The game is played in a series of turns, beginning with the first player and continuing around the table in clockwise manner. On a player’s turn, they will take 1 of 2 different actions; play a Musician or an Equal card or place a Reset card. The first action a player can take is to either play a Musician or an Equal card. To do this, the player simply takes a card from their hand and plays it to the 10 x 5 grid following the placement rules. The placement rules affect many different aspects. We’ll discuss this in just a moment. For now, just be aware of the rules. Once a card has been played to the grid, the player draws a card and adds it to their hand.
The other option a player can take is to place a Reset card. To do this, the player simply chooses a suit of cards and places a Reset card from that row into the grid following the placement rules. This will be discussed in a moment. If there are no Reset cards left in that row, then this action can not be taken. It should also be noted that if there is already a Reset card in that column, then the action can’t be taken either. The player then may discard up to 2 cards from their hand to the bottom of the deck and then draw the same number of cards that they just discarded. This is only possible if there’s at least 1 card remaining in the deck.
Earlier I mentioned card placement rules. Let me explain those now. All the musician cards in a row must be of the same suit. That means that each row will contain a different suit. Each column of card must be complete before placing cards into a new column. That means that there must be 5 cards in a column before the next column can begin to have cards placed in it. Each card that’s played must be equal or greater than the card to it’s left. Reset and Equal cards don’t abide by this rule and may be played regardless. A Reset card sets the value of the row back to 0, allowing any new value to be played after it. In every column of cards there must be 1 Reset card and 4 musician or Equal cards. When the game ends, there should be 2 Reset cards per row. Equal cards may be placed instead of a musician card. In this case, the Equal card is equal to the same value as the card to it’s left. If a Reset card is to it’s left, then the Equal card also has a value of 0.
It should be noted that during the game, player discussions should be at a minimum. Players may reveal how many cards they have of a particular suit but may not say or even give hints about the values of their cards. They may suggest a suit they wish to play, but may not show their hand to another player. They may even say that they wish to play a Reset card for a particular suit.
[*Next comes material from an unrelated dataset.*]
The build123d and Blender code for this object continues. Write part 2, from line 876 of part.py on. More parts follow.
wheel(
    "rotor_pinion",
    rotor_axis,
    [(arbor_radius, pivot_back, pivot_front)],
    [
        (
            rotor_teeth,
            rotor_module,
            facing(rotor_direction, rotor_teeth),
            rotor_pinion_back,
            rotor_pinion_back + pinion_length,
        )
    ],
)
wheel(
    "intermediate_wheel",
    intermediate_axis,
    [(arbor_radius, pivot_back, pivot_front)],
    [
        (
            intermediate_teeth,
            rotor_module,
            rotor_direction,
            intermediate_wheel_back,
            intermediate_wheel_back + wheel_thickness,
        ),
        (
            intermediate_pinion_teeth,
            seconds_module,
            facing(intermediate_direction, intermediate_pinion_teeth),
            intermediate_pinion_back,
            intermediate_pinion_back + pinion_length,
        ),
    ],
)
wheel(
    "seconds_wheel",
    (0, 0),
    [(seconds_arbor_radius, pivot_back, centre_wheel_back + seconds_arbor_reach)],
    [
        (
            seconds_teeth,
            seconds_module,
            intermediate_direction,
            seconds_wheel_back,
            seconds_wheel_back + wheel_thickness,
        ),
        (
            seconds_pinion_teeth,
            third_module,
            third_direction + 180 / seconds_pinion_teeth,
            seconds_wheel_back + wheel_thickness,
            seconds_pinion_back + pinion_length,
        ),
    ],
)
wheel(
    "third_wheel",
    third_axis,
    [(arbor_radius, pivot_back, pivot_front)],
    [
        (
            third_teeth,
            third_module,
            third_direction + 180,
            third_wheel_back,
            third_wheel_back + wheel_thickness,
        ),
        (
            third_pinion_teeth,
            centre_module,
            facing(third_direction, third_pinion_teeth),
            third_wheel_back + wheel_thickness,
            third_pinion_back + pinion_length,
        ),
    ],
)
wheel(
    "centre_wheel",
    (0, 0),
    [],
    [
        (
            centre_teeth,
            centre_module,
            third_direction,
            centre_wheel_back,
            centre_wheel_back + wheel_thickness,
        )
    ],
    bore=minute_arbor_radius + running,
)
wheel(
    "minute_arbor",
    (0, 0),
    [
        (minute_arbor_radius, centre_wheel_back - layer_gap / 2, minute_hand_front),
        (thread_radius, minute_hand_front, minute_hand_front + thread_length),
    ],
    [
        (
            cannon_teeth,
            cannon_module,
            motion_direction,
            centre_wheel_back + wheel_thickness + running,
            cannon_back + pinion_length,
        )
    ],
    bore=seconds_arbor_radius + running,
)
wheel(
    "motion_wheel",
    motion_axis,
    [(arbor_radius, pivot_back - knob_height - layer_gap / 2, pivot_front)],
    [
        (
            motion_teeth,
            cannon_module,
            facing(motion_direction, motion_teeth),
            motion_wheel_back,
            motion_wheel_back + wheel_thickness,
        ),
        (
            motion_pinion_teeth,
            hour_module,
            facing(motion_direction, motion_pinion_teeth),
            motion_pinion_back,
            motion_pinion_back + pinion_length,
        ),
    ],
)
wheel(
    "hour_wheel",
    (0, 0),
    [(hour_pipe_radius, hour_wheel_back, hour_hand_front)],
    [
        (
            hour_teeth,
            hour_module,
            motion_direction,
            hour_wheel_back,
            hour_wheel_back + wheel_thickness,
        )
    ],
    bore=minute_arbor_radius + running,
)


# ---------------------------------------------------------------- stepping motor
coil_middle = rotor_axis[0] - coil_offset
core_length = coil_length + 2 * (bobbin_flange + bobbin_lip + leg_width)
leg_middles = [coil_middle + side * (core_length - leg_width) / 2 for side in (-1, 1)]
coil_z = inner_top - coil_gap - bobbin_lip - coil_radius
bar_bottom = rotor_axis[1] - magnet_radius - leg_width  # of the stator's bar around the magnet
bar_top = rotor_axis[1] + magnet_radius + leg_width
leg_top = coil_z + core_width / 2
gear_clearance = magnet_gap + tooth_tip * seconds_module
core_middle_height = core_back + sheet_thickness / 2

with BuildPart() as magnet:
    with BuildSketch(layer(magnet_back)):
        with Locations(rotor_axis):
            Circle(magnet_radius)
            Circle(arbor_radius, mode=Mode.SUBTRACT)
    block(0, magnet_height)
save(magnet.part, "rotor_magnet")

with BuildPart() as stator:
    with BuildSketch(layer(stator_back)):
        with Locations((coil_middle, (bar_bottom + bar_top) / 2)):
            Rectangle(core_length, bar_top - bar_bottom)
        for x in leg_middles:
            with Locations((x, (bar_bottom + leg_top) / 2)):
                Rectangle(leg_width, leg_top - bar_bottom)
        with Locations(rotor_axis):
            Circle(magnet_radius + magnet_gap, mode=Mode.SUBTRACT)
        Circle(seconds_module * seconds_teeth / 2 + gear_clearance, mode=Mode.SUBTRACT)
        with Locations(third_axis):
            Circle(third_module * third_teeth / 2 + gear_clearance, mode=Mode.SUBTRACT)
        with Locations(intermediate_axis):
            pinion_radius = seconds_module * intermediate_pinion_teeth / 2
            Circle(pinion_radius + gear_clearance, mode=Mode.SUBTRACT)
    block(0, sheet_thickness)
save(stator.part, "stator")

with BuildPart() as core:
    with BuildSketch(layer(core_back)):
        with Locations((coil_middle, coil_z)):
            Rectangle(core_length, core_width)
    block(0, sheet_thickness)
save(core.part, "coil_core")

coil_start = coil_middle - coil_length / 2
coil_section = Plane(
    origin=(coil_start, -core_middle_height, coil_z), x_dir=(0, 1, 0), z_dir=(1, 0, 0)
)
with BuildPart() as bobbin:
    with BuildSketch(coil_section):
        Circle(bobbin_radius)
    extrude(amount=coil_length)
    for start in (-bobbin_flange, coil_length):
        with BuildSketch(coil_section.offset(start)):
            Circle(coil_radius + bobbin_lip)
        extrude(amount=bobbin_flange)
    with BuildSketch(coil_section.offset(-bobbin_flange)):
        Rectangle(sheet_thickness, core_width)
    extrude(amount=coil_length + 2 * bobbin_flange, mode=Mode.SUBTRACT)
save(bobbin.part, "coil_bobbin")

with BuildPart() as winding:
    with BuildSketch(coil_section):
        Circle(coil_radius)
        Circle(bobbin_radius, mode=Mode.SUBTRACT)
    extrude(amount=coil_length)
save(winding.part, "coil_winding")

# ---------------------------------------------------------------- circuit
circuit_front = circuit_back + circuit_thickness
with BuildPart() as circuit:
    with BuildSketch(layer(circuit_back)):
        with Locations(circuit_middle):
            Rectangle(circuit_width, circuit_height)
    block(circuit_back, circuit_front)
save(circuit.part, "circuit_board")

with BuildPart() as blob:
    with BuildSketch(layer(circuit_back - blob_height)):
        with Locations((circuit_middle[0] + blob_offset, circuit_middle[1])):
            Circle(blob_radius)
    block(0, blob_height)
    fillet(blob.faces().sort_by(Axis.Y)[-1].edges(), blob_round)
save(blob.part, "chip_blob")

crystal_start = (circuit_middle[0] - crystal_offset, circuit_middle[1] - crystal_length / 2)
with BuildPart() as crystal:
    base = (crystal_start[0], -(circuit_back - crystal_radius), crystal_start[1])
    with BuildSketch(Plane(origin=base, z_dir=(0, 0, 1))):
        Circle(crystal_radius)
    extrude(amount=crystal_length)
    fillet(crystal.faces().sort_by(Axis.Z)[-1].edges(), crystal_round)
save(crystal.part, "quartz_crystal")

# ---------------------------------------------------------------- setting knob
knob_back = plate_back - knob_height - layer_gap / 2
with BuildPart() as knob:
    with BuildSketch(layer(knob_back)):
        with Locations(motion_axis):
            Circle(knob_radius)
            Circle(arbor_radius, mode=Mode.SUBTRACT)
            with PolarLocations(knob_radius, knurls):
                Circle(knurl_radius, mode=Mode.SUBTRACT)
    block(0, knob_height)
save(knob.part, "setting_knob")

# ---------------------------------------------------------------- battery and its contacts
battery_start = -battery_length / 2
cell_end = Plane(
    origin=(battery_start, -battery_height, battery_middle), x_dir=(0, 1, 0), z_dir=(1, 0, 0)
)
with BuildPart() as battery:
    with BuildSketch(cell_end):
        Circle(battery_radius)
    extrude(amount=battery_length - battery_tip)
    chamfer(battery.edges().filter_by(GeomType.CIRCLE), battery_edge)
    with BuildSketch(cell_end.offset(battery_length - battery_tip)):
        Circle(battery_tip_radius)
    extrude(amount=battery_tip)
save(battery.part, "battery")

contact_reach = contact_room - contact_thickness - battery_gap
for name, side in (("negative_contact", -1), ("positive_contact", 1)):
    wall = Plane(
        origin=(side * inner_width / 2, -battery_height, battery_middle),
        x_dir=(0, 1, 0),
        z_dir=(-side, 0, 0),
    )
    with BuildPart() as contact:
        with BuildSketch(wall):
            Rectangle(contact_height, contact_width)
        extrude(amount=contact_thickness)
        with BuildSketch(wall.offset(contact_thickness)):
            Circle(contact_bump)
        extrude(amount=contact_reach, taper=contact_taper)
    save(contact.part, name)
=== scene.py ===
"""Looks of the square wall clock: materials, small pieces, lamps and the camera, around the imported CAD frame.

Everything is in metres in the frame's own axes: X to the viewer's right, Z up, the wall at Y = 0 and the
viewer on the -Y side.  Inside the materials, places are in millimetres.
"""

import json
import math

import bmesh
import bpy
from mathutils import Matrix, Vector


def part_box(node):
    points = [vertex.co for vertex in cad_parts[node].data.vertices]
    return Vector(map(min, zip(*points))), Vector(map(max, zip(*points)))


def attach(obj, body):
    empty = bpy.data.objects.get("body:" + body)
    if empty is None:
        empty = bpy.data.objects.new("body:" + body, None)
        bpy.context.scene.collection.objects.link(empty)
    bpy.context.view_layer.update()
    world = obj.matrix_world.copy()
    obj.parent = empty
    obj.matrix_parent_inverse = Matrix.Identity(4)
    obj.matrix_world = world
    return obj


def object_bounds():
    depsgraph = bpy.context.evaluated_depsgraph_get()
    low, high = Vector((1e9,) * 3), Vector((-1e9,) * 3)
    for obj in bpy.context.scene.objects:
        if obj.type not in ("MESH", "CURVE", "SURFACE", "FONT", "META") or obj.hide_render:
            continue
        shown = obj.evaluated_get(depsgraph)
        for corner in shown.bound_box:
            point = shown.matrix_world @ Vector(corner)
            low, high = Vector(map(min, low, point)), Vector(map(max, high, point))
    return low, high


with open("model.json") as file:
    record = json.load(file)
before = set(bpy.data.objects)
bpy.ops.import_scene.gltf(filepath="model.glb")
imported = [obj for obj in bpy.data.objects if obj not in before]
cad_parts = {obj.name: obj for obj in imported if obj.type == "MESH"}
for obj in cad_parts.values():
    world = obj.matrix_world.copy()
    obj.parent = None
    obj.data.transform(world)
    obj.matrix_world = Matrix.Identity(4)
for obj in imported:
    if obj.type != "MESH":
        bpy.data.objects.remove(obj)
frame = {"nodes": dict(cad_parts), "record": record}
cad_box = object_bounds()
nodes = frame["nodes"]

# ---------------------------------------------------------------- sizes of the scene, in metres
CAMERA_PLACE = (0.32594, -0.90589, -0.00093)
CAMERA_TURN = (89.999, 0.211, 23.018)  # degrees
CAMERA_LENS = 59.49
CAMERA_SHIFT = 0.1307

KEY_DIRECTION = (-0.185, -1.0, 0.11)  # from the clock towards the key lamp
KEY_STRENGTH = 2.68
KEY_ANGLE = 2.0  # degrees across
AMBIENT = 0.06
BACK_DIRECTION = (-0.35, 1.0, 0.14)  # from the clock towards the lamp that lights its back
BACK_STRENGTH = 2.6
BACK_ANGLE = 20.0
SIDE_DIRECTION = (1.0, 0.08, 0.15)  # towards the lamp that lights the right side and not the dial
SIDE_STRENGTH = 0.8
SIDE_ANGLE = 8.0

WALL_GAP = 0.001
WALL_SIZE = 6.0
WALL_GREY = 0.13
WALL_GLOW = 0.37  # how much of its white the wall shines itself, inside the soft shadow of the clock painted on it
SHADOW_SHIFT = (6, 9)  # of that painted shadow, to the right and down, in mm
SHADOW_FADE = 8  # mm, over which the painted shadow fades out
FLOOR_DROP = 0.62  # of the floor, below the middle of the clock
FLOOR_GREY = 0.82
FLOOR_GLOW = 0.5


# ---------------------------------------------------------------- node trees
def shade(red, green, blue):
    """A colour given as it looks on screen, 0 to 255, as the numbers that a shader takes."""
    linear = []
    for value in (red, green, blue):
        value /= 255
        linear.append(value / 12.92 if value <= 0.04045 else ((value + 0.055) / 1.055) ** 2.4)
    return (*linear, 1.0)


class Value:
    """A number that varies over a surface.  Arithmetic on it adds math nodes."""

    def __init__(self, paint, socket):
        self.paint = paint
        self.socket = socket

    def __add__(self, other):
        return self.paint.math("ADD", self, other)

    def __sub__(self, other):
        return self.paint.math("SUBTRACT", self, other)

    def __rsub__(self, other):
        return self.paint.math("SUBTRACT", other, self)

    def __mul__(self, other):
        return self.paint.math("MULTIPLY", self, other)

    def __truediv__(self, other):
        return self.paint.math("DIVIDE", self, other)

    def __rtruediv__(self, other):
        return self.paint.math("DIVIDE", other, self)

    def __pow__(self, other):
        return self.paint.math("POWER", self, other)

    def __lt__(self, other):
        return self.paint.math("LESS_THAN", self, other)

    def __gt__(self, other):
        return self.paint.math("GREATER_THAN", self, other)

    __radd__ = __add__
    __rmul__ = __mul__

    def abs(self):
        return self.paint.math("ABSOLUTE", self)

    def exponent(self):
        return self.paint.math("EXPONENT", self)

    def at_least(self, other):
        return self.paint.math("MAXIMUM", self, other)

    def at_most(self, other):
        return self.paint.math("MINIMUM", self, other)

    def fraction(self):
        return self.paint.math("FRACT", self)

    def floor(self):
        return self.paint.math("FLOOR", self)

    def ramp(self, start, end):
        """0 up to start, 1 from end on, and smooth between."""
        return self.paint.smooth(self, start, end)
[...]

The game continues until either the players succeed or they fail. To succeed, they will need to place 50 cards into the grid filling all 10 columns. In this case, they will win. If they are not able to carry out one of the 2 actions mentioned above, then the game ends and the players lose.
The game consists of only a deck of cards. The card quality is quite nice and durable. The artwork is bright and fun. I like all the different animal designs on each of the cards. They’re really cute and family friendly. I like that the numbers are quite large and easy to read even from a distance away. This makes it great for people with difficulties seeing smaller numbers. Looking at the game, it kind of reminds me of Hanabi or possibly Rook or Uno with all the colors and numbers. However I like these designs a lot better. Overall the game looks great. It’s a high quality deck of cards that easily carried around.
9 out of 10
The rulebook for this game is a double sided folded up piece of thick paper. It’s actually quite nice. There are pictures and examples all over it. Everything is laid out extremely well so that it’s very easy to read and understand. The rules look great and are well designed. I like that there are also some hints from the game designer to help players win the game. Overall, there’s nothing to complain about here.
9 out of 10
This is a quick and simple game to play. However the game itself can be quite difficult to win. Upon first playing it the comparison to games like Hanabi, where you can’t really discuss the specifics of your cards but you can give generalizations, is quite similar. I will say that I like this a lot better than Hanabi though. I know. How could I insult my favorite designer Antoine Bauza like that? Simply put, cause this game is better. It also has some similarities to the game Parade, which I like a good bit, where cards are placed in a row by numbers. However, I like this one better than it too. The thing is, this game has a good bit of strategy to it. If you’re playing it solo, you really have to think about what you want to to do and try not to back yourself into a corner where you can’t make any kind of move. Playing with others, you will find yourself frustrated some times cause you just know that it would have been better if you’d played your card where the other player just placed a card. It’s a beautiful game of frustration that can drive you crazy in a good way. As I said, it has a lot of similarities to both Hanabi and Parade. Fans of those games should most definitely enjoy this one. Solo players that enjoy games like Friday, should like this one as well. Overall, it’s a great game that I think most people will enjoy. I would highly recommend it.
9 out of 10
Okey Dokey is a light weight card game of hand management where players must work together without being able to discuss their hand except in generalizations. It’s a pretty quick game to play. Most game sessions last around 15-25 minutes. The cards are bright and colorful. The large numbers make it easy to see, even from a distance. The game is quite simple to play but can be difficult to win. It’s family friendly and fun for families to play. It’s got some strategy to it but nothing that will burn your brain or cause AP. Fans of games like Hanabi, Parade or Friday should really enjoy this one. I highly recommend it. It’s a great little game that can go anywhere. Now strike up the band, it’s time to play.